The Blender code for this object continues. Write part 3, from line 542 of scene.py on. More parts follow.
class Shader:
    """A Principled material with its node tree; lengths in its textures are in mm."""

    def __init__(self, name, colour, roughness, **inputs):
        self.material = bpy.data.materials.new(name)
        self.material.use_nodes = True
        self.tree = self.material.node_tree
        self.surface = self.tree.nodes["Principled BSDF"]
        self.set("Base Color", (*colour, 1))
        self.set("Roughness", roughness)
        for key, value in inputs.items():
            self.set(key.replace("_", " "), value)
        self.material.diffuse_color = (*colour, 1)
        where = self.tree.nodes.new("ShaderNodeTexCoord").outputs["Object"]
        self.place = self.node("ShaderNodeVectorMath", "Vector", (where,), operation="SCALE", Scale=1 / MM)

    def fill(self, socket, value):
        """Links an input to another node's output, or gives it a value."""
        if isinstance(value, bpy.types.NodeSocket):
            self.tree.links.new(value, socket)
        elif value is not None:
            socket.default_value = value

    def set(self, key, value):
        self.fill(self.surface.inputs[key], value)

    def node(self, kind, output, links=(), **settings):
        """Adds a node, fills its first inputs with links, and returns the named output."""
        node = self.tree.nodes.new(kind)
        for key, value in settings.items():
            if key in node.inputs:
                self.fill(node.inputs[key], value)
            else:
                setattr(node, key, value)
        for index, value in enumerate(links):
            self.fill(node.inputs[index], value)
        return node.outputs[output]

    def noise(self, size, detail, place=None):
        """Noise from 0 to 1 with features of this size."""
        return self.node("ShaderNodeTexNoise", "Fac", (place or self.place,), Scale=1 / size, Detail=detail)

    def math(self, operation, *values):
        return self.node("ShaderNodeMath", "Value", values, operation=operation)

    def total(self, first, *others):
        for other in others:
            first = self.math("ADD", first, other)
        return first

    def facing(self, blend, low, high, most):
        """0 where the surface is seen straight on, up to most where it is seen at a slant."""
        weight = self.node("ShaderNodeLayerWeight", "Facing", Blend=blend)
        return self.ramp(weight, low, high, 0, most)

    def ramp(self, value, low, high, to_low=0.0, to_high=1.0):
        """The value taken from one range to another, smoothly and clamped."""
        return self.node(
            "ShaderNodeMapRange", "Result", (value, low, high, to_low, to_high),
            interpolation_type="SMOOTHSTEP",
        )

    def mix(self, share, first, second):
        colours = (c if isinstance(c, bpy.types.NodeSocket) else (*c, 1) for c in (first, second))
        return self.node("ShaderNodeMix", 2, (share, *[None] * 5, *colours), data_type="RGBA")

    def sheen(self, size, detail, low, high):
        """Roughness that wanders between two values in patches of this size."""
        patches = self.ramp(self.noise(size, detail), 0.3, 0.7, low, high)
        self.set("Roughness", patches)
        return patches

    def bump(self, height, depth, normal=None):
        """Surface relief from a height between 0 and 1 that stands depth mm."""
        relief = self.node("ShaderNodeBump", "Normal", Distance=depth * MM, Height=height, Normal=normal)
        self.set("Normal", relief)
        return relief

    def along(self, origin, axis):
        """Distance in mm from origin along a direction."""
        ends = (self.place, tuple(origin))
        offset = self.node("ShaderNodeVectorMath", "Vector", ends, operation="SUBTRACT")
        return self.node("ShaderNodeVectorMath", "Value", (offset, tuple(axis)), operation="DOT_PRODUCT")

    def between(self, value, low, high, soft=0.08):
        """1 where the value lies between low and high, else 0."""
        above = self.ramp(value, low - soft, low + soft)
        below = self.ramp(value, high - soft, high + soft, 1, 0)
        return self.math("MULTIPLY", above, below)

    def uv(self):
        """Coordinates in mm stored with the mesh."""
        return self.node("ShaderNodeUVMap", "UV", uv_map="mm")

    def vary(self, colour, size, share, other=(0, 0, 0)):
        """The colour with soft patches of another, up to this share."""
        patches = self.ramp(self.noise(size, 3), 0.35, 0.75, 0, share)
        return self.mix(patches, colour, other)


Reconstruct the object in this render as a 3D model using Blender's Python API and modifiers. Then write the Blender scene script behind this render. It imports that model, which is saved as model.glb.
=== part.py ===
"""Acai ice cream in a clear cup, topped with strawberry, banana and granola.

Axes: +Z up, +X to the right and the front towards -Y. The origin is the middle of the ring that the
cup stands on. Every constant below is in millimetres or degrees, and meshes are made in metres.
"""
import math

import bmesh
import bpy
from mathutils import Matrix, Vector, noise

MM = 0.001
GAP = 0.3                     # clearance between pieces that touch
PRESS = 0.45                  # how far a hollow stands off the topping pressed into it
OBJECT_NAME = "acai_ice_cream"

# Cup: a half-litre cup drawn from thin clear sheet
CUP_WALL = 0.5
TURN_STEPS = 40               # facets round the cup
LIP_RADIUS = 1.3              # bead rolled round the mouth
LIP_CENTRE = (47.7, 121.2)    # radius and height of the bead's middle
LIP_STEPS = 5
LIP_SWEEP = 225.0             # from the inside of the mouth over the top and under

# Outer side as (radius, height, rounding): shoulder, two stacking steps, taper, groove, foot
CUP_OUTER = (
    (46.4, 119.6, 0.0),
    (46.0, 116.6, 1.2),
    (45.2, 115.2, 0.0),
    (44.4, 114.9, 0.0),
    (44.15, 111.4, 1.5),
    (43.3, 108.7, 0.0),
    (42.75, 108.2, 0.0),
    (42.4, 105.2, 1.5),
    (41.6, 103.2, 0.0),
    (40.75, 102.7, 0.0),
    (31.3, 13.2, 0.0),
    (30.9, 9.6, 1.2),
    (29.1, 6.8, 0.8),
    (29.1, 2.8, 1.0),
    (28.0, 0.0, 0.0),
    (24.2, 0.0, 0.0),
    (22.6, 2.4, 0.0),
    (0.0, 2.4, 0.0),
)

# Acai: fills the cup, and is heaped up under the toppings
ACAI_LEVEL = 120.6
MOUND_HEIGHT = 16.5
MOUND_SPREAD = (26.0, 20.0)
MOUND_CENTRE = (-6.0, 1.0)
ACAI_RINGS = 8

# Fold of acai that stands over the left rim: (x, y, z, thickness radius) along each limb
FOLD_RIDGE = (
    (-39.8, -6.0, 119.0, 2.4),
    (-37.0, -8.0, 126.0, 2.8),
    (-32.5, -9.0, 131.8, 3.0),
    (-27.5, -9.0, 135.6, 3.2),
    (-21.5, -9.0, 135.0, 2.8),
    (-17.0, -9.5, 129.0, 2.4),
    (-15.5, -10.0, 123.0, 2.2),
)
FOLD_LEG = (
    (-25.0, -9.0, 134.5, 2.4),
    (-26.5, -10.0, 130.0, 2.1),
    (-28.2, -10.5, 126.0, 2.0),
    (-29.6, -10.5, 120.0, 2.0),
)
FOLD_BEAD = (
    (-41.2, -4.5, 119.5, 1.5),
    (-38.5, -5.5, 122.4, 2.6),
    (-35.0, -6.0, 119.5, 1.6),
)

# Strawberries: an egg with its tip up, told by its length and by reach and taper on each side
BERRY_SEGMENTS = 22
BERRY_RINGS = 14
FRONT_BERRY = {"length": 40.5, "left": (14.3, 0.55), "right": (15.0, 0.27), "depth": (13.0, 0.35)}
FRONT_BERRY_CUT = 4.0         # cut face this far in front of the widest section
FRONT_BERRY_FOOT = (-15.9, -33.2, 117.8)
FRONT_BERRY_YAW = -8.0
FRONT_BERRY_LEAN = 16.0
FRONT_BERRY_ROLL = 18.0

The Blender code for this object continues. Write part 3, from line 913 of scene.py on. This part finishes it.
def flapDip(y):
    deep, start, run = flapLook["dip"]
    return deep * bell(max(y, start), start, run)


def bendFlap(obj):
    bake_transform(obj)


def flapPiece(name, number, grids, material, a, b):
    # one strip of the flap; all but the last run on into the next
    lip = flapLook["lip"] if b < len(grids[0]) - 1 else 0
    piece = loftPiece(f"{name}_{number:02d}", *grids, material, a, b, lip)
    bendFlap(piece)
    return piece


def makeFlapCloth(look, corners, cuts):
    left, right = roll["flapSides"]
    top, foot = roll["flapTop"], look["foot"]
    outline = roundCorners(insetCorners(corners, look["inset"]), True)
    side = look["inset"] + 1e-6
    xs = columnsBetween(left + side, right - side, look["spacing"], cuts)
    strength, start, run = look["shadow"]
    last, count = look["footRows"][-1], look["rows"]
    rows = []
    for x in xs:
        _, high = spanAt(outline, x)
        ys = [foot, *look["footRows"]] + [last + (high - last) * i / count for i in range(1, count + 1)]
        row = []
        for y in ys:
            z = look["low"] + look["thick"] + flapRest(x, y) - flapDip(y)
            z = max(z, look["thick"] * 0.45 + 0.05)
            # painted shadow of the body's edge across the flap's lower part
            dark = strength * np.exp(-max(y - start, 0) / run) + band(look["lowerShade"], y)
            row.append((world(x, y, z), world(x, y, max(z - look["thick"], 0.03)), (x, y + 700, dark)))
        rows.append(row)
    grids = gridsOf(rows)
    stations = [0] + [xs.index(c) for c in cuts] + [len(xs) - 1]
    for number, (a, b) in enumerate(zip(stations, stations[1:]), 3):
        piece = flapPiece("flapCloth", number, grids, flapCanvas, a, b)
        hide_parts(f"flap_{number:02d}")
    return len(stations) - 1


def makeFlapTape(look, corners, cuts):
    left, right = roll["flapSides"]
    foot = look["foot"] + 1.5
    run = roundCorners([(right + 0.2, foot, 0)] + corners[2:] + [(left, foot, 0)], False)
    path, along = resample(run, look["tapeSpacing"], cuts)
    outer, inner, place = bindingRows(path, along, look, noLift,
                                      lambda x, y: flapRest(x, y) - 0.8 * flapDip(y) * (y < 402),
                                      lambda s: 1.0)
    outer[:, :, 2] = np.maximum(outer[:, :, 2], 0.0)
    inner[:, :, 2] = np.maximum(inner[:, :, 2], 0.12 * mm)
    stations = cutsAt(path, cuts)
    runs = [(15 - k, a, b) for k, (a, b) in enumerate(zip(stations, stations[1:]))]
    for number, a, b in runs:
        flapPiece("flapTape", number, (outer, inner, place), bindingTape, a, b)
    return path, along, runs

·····

▶ EXERCISE AIM:
Reproduce, exactly as written, the stretch of lines whose first line is the one with "part finishes it." and whose last line is the one with "return len(stations) - 1".

▶ TASK ANSWER:
The Blender code for this object continues. Write part 3, from line 913 of scene.py on. This part finishes it.
def flapDip(y):
    deep, start, run = flapLook["dip"]
    return deep * bell(max(y, start), start, run)


def bendFlap(obj):
    bake_transform(obj)


def flapPiece(name, number, grids, material, a, b):
    # one strip of the flap; all but the last run on into the next
    lip = flapLook["lip"] if b < len(grids[0]) - 1 else 0
    piece = loftPiece(f"{name}_{number:02d}", *grids, material, a, b, lip)
    bendFlap(piece)
    return piece


def makeFlapCloth(look, corners, cuts):
    left, right = roll["flapSides"]
    top, foot = roll["flapTop"], look["foot"]
    outline = roundCorners(insetCorners(corners, look["inset"]), True)
    side = look["inset"] + 1e-6
    xs = columnsBetween(left + side, right - side, look["spacing"], cuts)
    strength, start, run = look["shadow"]
    last, count = look["footRows"][-1], look["rows"]
    rows = []
    for x in xs:
        _, high = spanAt(outline, x)
        ys = [foot, *look["footRows"]] + [last + (high - last) * i / count for i in range(1, count + 1)]
        row = []
        for y in ys:
            z = look["low"] + look["thick"] + flapRest(x, y) - flapDip(y)
            z = max(z, look["thick"] * 0.45 + 0.05)
            # painted shadow of the body's edge across the flap's lower part
            dark = strength * np.exp(-max(y - start, 0) / run) + band(look["lowerShade"], y)
            row.append((world(x, y, z), world(x, y, max(z - look["thick"], 0.03)), (x, y + 700, dark)))
        rows.append(row)
    grids = gridsOf(rows)
    stations = [0] + [xs.index(c) for c in cuts] + [len(xs) - 1]
    for number, (a, b) in enumerate(zip(stations, stations[1:]), 3):
        piece = flapPiece("flapCloth", number, grids, flapCanvas, a, b)
        hide_parts(f"flap_{number:02d}")
    return len(stations) - 1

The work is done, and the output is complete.